#### DATA
-- START --

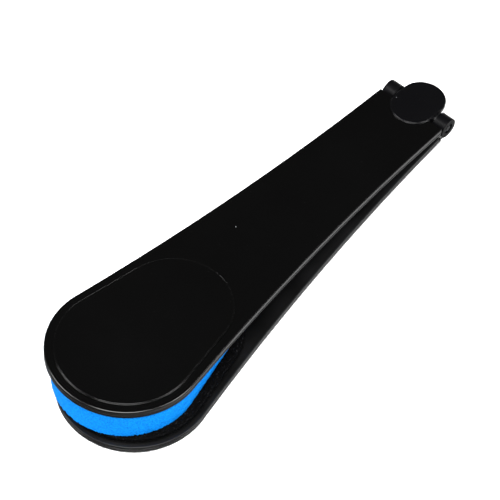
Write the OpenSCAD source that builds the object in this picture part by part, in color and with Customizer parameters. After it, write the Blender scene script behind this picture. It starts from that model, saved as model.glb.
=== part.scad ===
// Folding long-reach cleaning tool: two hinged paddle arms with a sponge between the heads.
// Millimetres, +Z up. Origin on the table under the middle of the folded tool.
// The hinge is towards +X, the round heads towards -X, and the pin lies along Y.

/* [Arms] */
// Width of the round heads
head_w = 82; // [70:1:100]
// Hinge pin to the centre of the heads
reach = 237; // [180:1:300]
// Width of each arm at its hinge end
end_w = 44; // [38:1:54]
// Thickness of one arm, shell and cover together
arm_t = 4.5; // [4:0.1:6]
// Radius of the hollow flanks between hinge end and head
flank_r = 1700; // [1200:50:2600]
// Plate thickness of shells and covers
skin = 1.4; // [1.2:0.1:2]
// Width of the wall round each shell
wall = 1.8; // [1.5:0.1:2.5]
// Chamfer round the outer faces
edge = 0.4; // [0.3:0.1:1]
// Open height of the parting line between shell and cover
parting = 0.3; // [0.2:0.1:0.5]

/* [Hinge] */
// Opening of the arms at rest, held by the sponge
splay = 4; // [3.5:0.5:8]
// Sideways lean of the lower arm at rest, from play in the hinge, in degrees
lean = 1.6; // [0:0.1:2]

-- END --

#### PROBLEM TO WORK ON
Extract all the material, leaving every line as it is.

#### CORRECT RESULT
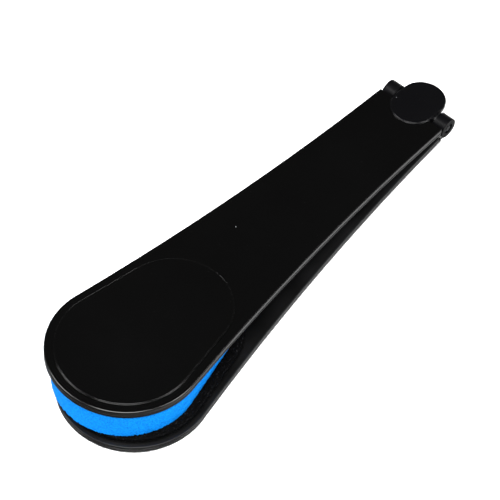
Write the OpenSCAD source that builds the object in this picture part by part, in color and with Customizer parameters. After it, write the Blender scene script behind this picture. It starts from that model, saved as model.glb.
=== part.scad ===
// Folding long-reach cleaning tool: two hinged paddle arms with a sponge between the heads.
// Millimetres, +Z up. Origin on the table under the middle of the folded tool.
// The hinge is towards +X, the round heads towards -X, and the pin lies along Y.

/* [Arms] */
// Width of the round heads
head_w = 82; // [70:1:100]
// Hinge pin to the centre of the heads
reach = 237; // [180:1:300]
// Width of each arm at its hinge end
end_w = 44; // [38:1:54]
// Thickness of one arm, shell and cover together
arm_t = 4.5; // [4:0.1:6]
// Radius of the hollow flanks between hinge end and head
flank_r = 1700; // [1200:50:2600]
// Plate thickness of shells and covers
skin = 1.4; // [1.2:0.1:2]
// Width of the wall round each shell
wall = 1.8; // [1.5:0.1:2.5]
// Chamfer round the outer faces
edge = 0.4; // [0.3:0.1:1]
// Open height of the parting line between shell and cover
parting = 0.3; // [0.2:0.1:0.5]

/* [Hinge] */
// Opening of the arms at rest, held by the sponge
splay = 4; // [3.5:0.5:8]
// Sideways lean of the lower arm at rest, from play in the hinge, in degrees
lean = 1.6; // [0:0.1:2]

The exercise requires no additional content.